Always ask your guests if their children are fussy eaters and be prepared. Usually, try to give children the same food as the adults as it makes them feel included. If you treat children like babies, they will act like it, so let them sit with the adults, eat adult meals and use adult cutlery and plates. If you’re not sure the meal will go down well with the kids, try making a milder alternative. For example, you could split half your curry sauce and only add spices to one half, which is served to the adults. Be prepared with some bread and butter in case they don’t like the starter and some ice cream in case they don’t like the dessert. Remember children are fussy eaters so don’t be embarrassed if they don’t want to try your food!


To avoid having to prepare “child-friendly” meals, you could always produce a buffet.



This is a good way to cater for lots of people, especially if they don’t fit around your dinner table! In summer, it can be perfect if you can sit outside, but in winter just be prepared with lots of chairs dotted around. Children often enjoy sitting on a picnic mat on the floor so don’t panic if you don’t have enough chairs.
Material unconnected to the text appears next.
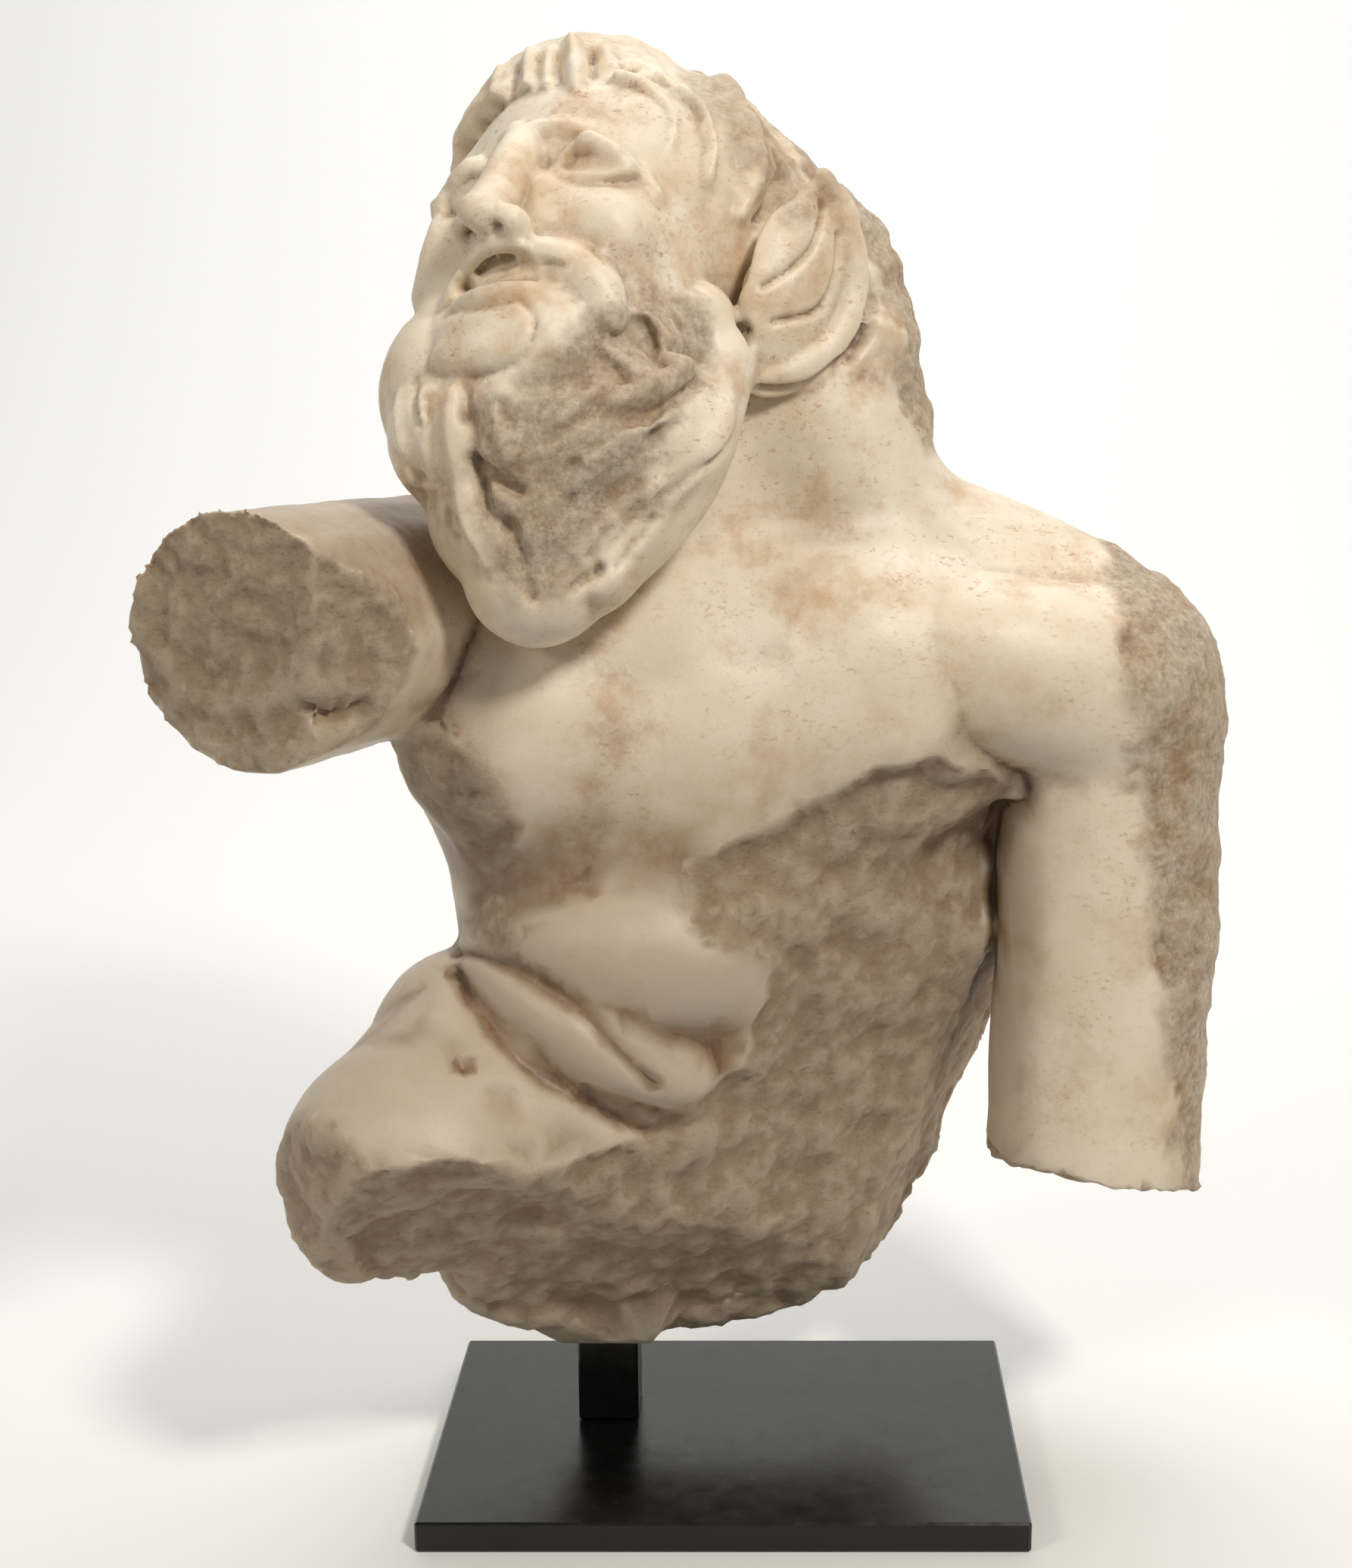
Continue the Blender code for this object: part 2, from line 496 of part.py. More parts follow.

Prepare as much as possible in advance and lay it out on a large table. If you have a very large crowd you could hire a caterer but it’s so much cheaper to do it yourself. Lay out cutlery, wrapped in a napkin, and plates at one end of the table. This ensures everyone starts at the same end and they don’t all bump into each other in the middle.
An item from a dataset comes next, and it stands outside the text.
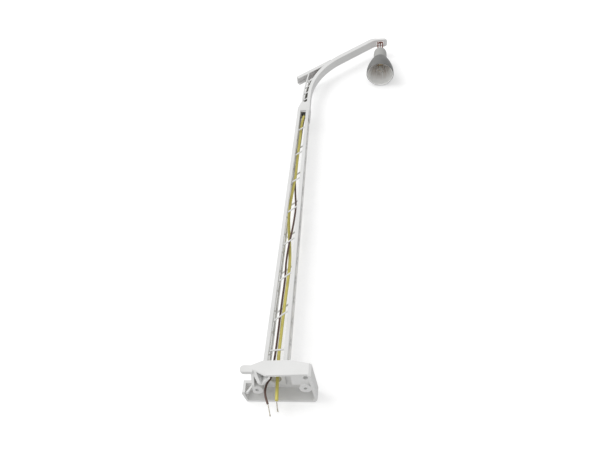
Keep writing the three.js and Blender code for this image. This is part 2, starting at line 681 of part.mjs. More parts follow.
function buildHanger() {
  const reach = ARM_HALF - ARM_WALL - GAP;
  const pin = cylinder(PIN_RADIUS, -reach, reach, 0, 0, 16).rotateX(Math.PI / 2).translate(LAMP_X, 0, PIN_Z);
  add("hanger_pin", pin, STEEL);
  const eye = PIN_RADIUS + HANGER_WIRE + 0.08;
  const ring = new THREE.TorusGeometry(eye, HANGER_WIRE, 8, 20)
    .rotateX(Math.PI / 2)
    .translate(LAMP_X, 0, PIN_Z);
  const stem = cylinder(HANGER_WIRE, CAP_FLOOR - 0.35, PIN_Z - eye + 0.02, LAMP_X, 0, 8);
  const foot = cylinder(0.7, CAP_FLOOR - 0.65, CAP_FLOOR - 0.25, LAMP_X, 0, 12);
  add("hanger_wire", toGeometry(solid(ring).add(solid(stem)).add(solid(foot))), COPPER);
}

function buildNeckLeads() {
  const top = ARM_LEVEL + 0.4;
  for (const [name, side] of [["neck_lead_left", -1], ["neck_lead_right", 1]]) {
    const x = LAMP_X + side * NECK_SPREAD;
    const low = CAP_FLOOR - 0.5;
    const route = [[x, 0, top], [x + side * 0.06, 0, 189.5], [x, 0, 187.4], [x - side * 0.05, 0, low]];
    add(name, wire(route, LEAD_RADIUS, 10), COPPER);
  }
}

function buildCap() {
  const wall = CAP_RADIUS - 0.4;
  const skirt = CAP_RADIUS - 0.75;
  const outer = [
    [0, CAP_TOP],
    [1.2, CAP_TOP],
    [1.95, CAP_TOP - 0.25],
    [2.45, CAP_TOP - 0.7],
    [2.78, CAP_TOP - 1.5],
    [2.92, CAP_TOP - 2.6],
    [CAP_RADIUS, CAP_TOP - 3.7],
    [CAP_RADIUS, SHADE_TOP + GAP],
    [wall, SHADE_TOP + GAP],
    [wall, SHADE_TOP - 1.8],
    [skirt, SHADE_TOP - 1.8],
    [skirt, CAP_TOP - 2.0],
    [1.6, CAP_FLOOR],
    [0, CAP_FLOOR],
  ];
  let cap = solid(turned(outer, LAMP_X));
  const drill = (radius, offset) => {
    cap = cap.subtract(solid(cylinder(radius, CAP_TOP - 2, CAP_TOP + 1, LAMP_X + offset, 0, 12)));
  };
  drill(HANGER_WIRE + GAP, 0);
  for (const side of [-1, 1]) drill(LEAD_RADIUS + 0.1, side * NECK_SPREAD);
  add("lamp_cap", toGeometry(cap), CAP_GREY);
}

const SOCKET_TOP = CAP_TOP - 2.1;
const SLEEVE_TOP = 180.6;
const SLEEVE_LOW = 176.3;

function buildSocket() {
  add("socket_insulator", cylinder(2.12, SLEEVE_TOP + GAP, SOCKET_TOP, LAMP_X, 0, 24), BLACK);
  const [inner, outer] = [1.8, 2.1];
  const ends = [[inner, SLEEVE_TOP], [outer, SLEEVE_TOP], [outer, SLEEVE_LOW], [inner, SLEEVE_LOW]];
  add("contact_sleeve", turned([...ends, ends[0]], LAMP_X, 24), BRASS);
  add("centre_contact", cylinder(0.75, SLEEVE_TOP - 0.45, SLEEVE_TOP - GAP, LAMP_X, 0, 12), BRASS);
}

// The deep shade flares like a cone from its neck on the cap, and ends in a rolled rim.
const shadeOuter = [
  [CAP_RADIUS + 0.02, SHADE_TOP],
  [3.35, SHADE_TOP - 0.75],
  [4.0, SHADE_TOP - 2.1],
  [4.6, SHADE_TOP - 3.65],
  [5.12, SHADE_TOP - 5.25],
  [5.55, SHADE_TOP - 6.85],
  [5.88, SHADE_TOP - 8.5],
  [RIM_RADIUS, SHADE_TOP - 9.9],
];

function buildShade() {
  const inner = shadeOuter.slice(2).map(([r, z]) => [r - SHADE_WALL, z - 0.12]).reverse();
  const profile = [
    ...shadeOuter,
    [RIM_RADIUS, RIM_Z + 0.25],
    [RIM_RADIUS - 0.15, RIM_Z],
    [RIM_RADIUS - 0.35, RIM_Z],
    [RIM_RADIUS - 0.45, RIM_Z + 0.3],
    ...inner,
    [3.0, SHADE_TOP - 1.2],
    [CAP_RADIUS - 0.35, SHADE_TOP - 1.2],
    [CAP_RADIUS - 0.35, SHADE_TOP],
    shadeOuter[0],
  ];
  add("lamp_shade", turned(profile, LAMP_X, 40), SHADE_GREY);
}

const BULB_TIP = 169.4;
const BULB_NECK = 176.2; // where the glass meets the base

function buildBulb() {
  add("bulb_base", cylinder(1.68, BULB_NECK + 0.1, SLEEVE_TOP - 0.5, LAMP_X, 0, 20), STEEL);
  const outside = [
    [1.55, BULB_NECK],
    [1.6, BULB_NECK - 0.9],
    [1.85, BULB_NECK - 2.3],
    [2.0, BULB_NECK - 3.7],
    [1.9, BULB_TIP + 1.8],
    [1.35, BULB_TIP + 0.5],
    [0, BULB_TIP],
  ];
  const inside = [
    [0, BULB_TIP + 0.2],
    [1.2, BULB_TIP + 0.65],
    [1.7, BULB_TIP + 1.85],
    [1.8, BULB_NECK - 3.7],
    [1.65, BULB_NECK - 2.35],
    [1.4, BULB_NECK - 1.0],
    [1.3, BULB_NECK],
    [1.55, BULB_NECK],
  ];
  add("bulb_glass", turned([...outside, ...inside], LAMP_X, 24), GLASS);
  add("bulb_bead", cylinder(0.7, 174.3, 174.9, LAMP_X, 0, 10), GLASS);
  for (const [name, side] of [["filament_post_left", -1], ["filament_post_right", 1]]) {
    const x = LAMP_X + side * 0.9;
    const route = [[x + side * 0.1, 0, BULB_NECK - 0.05], [x, 0, 174.6], [x, 0, 171.4]];
    add(name, wire(route, 0.14, 4, 6), COPPER);
  }
  const coil = [[-0.7, 171.3], [-0.3, 171.7], [0.3, 171.7], [0.7, 171.3]].map(([x, z]) => [LAMP_X + x, 0, z]);
  add("filament", wire(coil, 0.07, 8, 6), STEEL);
}

buildFoot();
buildPlug();
buildAngles();
buildLadders();
buildHeadBlock();
buildArm();
buildStrut();
buildUpperLegs();
buildUpperLadders();
buildWires();
buildLeads();
buildHanger();
buildNeckLeads();
buildCap();
buildSocket();
buildShade();
buildBulb();

export default root;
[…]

Have a separate table laid out with cups and a selection of drinks. This ensures you don’t get spillages all over the food! If you don’t have enough glasses, enquire about hiring them at your local supermarket. The same goes for cutlery. You could also use this table for sauces, dressings and condiments.


The menu is completely up to you. Here are some ideas:


“English picnic” menu

Selection of sandwiches

Chopped vegetables and dips

Selection of crisps

Miniature Cornish pasties and sausage rolls

Scotch eggs

Cold meats

Sliced cheeses

A large bowl of mixed salad and selection of dressings



Indian menu

Selection of curries – try to vary with chicken or turkey, meat, fish and vegetable

Vegetable side dishes such as daal and Bombay potato

Plain boiled rice

Pilau rice


Onion bhajji



Italian menu

Ciabatta bread with olive oil and balsamic vinegar

Roasted vegetables

Selection of cold meats and sliced cheeses


Pasta dishes

Garlic bread

Roasted new potatoes


BBQ menu

Hot dogs


Vegetable burgers

Corn on the cob

Salsa and other dips




Potato and pasta salads


These are just a few ideas. You can choose so many varieties of buffet to suit your preferences.


Get the guests to bring some food

Especially if there are lots of guests, why not ask everyone to bring something. You could say everyone with surnames starting with A-M brings a savoury dish and N-Z bring desserts, or just let people bring whatever they fancy. There’s always the risk you end up with 30 quiches but it does save you a lot of money and effort. Just make sure you provide the basics like some bread and butter and cream and custard for the desserts.


Make them leave!

If you feel the evening’s coming to a close but your guests aren’t going anywhere, help them along with a few hints. Try, “well it’s been lovely seeing you,” and similar suggestions. If they don’t take the hint, just start clearing up and hope they either join in and help or decide to make an exit.


Avoid the horrible cleaning up in the morning

Make sure you start the evening with an empty dishwasher and fill it as you go along. This means you can just set it and go to bed. It might not be fantastic for the environment, but as a one-off don’t be afraid to use disposable plates and serving platters. It’s not like you use them every day and it’s worth it to avoid spending your party dreading the washing up. Alternatively, why not offer your children some pocket money or a treat if they do it all for you?


Being the perfect guest

If the boot’s on the other foot and you’re a guest, remember how stressful being the hostess can become. Make sure you arrive when you said you would, not too early or late, and bring a small gift like some wine or chocolates.


I hope this guide has helped give you the confidence to host your own dinner party without the stressful lead up and panicky execution. Have fun!